Jaeger-LeCoultre already set the stage a few weeks back with the Master Control Memovox Timer, a nostalgia trip back to the 1950s and 60s: two decades of creative freedom when the Grande Maison, as the Vallée-de-Joux watchmaker is known, launched a series of timepieces that quickly became a staple among mechanical alarm watches. Building on longstanding expertise in striking mechanisms – it made its first minute repeater in 1870 –, Jaeger-LeCoultre introduced the Memovox in 1950. Nine years later it made headlines with the Memovox Deep Sea, the first dive watch equipped with an alarm. This was followed, in 1963, by the Memovox Polaris whose most celebrated version has to be the one from 1968, with date, baton hands, broad luminescent trapezoid markers and an inner rotating bezel. Possibly its most distinctive feature, however, was its remarkably audible alarm: a consequence of the triple-layer construction of the caseback, with one layer to ensure water-resistance to 200 metres, a second in bronze for sound resonance and a third with perforations so that contact with the diving suit wouldn’t muffle the alarm.

Polaris Mariner © Jaeger-LeCoultre
Polaris Mariner © Jaeger-LeCoultre

Whereas this summer’s Memovox Timer emphasises the original’s alarm function, including its characteristic “school bell” sound, the Polaris Mariner focuses on the dive watch aspect, being ISO 6425-compliant.
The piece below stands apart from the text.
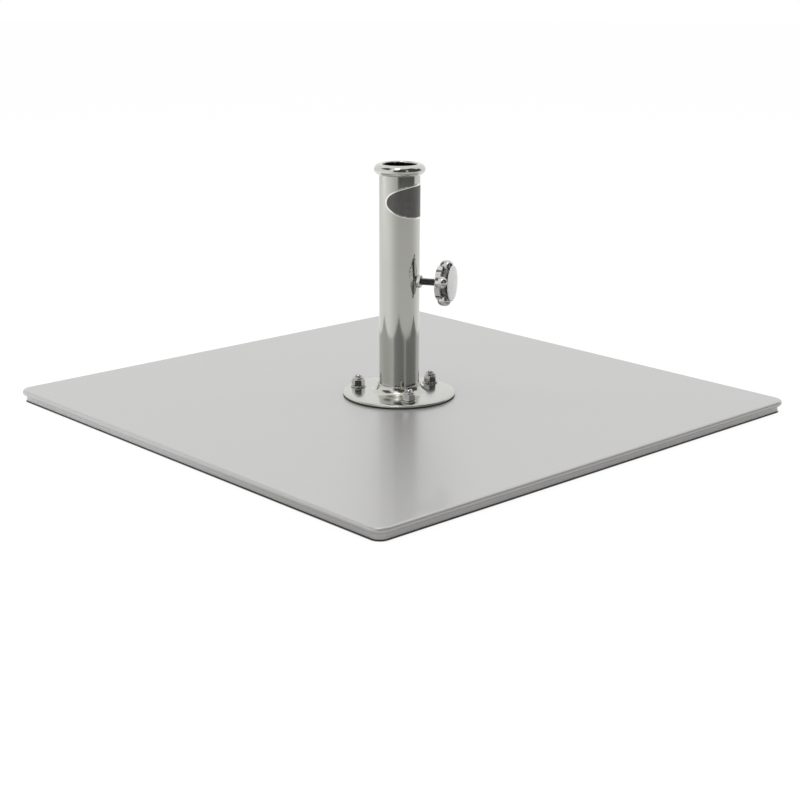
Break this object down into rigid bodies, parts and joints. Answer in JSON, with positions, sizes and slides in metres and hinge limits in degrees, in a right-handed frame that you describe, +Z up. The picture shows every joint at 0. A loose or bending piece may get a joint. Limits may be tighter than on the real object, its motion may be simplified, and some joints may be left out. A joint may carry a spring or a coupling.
{
  "type": "parasol base",
  "caption": "Square two-layer steel plate base with a polished stem on a bolted flange, a rolled rim and a side thumbscrew that clamps a parasol mast.",
  "frame": {"origin": "middle of the plate's footprint, on the ground under the foot pads", "axes": "+Z up along the stem, +X and +Y parallel to the plate's sides; the thumbscrew points 30 degrees from +X towards +Y"},
  "size_m": [0.6096, 0.6096, 0.2714],
  "materials": {
    "plate_coating": "satin silver-grey powder coat",
    "polished_stainless": "polished",
    "stainless_fixings": "satin",
    "weld_steel": "dressed weld bead",
    "zinc_steel": "zinc plated",
    "knob_chrome": "polished chrome",
    "cap_plastic": "satin",
    "badge_enamel": "gloss enamel",
    "nylon": "moulded",
    "brass": "turned",
    "rubber": "matt"
  },
  "bodies": {
    "base": {"cover_plate": "plate_coating", "ballast_plate": "plate_coating", "foot_pad_1": "rubber", "foot_pad_2": "rubber", "foot_pad_3": "rubber", "foot_pad_4": "rubber", "corner_screw_1": "zinc_steel", "corner_screw_2": "zinc_steel", "corner_screw_3": "zinc_steel", "corner_screw_4": "zinc_steel", "flange_gasket": "rubber", "stem_flange": "polished_stainless", "stem_weld": "weld_steel", "stem_tube": "polished_stainless", "stem_rim": "polished_stainless", "badge_plate": "badge_enamel", "flange_screw_1": "stainless_fixings", "flange_washer_1": "stainless_fixings", "flange_nut_1": "stainless_fixings", "nut_insert_1": "nylon", "flange_screw_2": "stainless_fixings", "flange_washer_2": "stainless_fixings", "flange_nut_2": "stainless_fixings", "nut_insert_2": "nylon", "flange_screw_3": "stainless_fixings", "flange_washer_3": "stainless_fixings", "flange_nut_3": "stainless_fixings", "nut_insert_3": "nylon", "clamp_nut": "polished_stainless"},
    "tip": {"clamp_tip": "brass"},
    "thumbscrew": {"clamp_screw": "stainless_fixings", "clamp_knob": "knob_chrome", "knob_cap": "cap_plastic"}
  },
  "joints": [
    {"name": "screw_travel", "type": "slide", "parent": "base", "child": "tip", "axis": [-0.866, -0.5, 0], "range_m": [0, 0.016]},
    {"name": "screw_turn", "type": "hinge", "parent": "tip", "child": "thumbscrew", "pos_m": [0.0433, 0.025, 0.1437], "axis": [-0.866, -0.5, 0], "range_deg": [0, 4608]}
  ],
  "couplings": [
    {"joint": "screw_travel", "follows": "screw_turn", "m_per_rad": 0.00019894}
  ]
}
Both the Memovox and the Date versions are cased in steel with a 42mm diameter and have a 300-metre depth rating. The crown that operates the ratcheting inner bezel is screwed-down so there can be no unintentional use. As an additional security, an orange band on the stem alerts divers if the crown isn’t completely screwed down. Different finishes on the three concentric dial circles, bold trapezoid markers combined with Arabic numerals for 12, 6 and 9, plus a SuperLumiNova® treatment for the hands, markers and numerals complete the picture.

Heritage Memovox Polaris, 1968 © Jaeger-LeCoultre
Heritage Memovox Polaris, 1968 © Jaeger-LeCoultre

The Memovox configuration is powered by Calibre 956, an automatic movement introduced in 2008 and comprehensively revised. Unlike the original, it has a sapphire back that shows the hammer in action, hence why Jaeger-LeCoultre’s engineers have moved the gong from the back to the side of the case. In an interview to French news weekly Paris-Match, Benedict Cumberbatch describes the alarm as “surprisingly loud, although much softer and quieter than a digital one, particularly when the watch is on the wrist.” If ever this becomes too much of a distraction during his meditation sessions, Mr Cumberbatch can always switch to the Date version whose Calibre 899 movement has had its power reserve upped to 70 hours.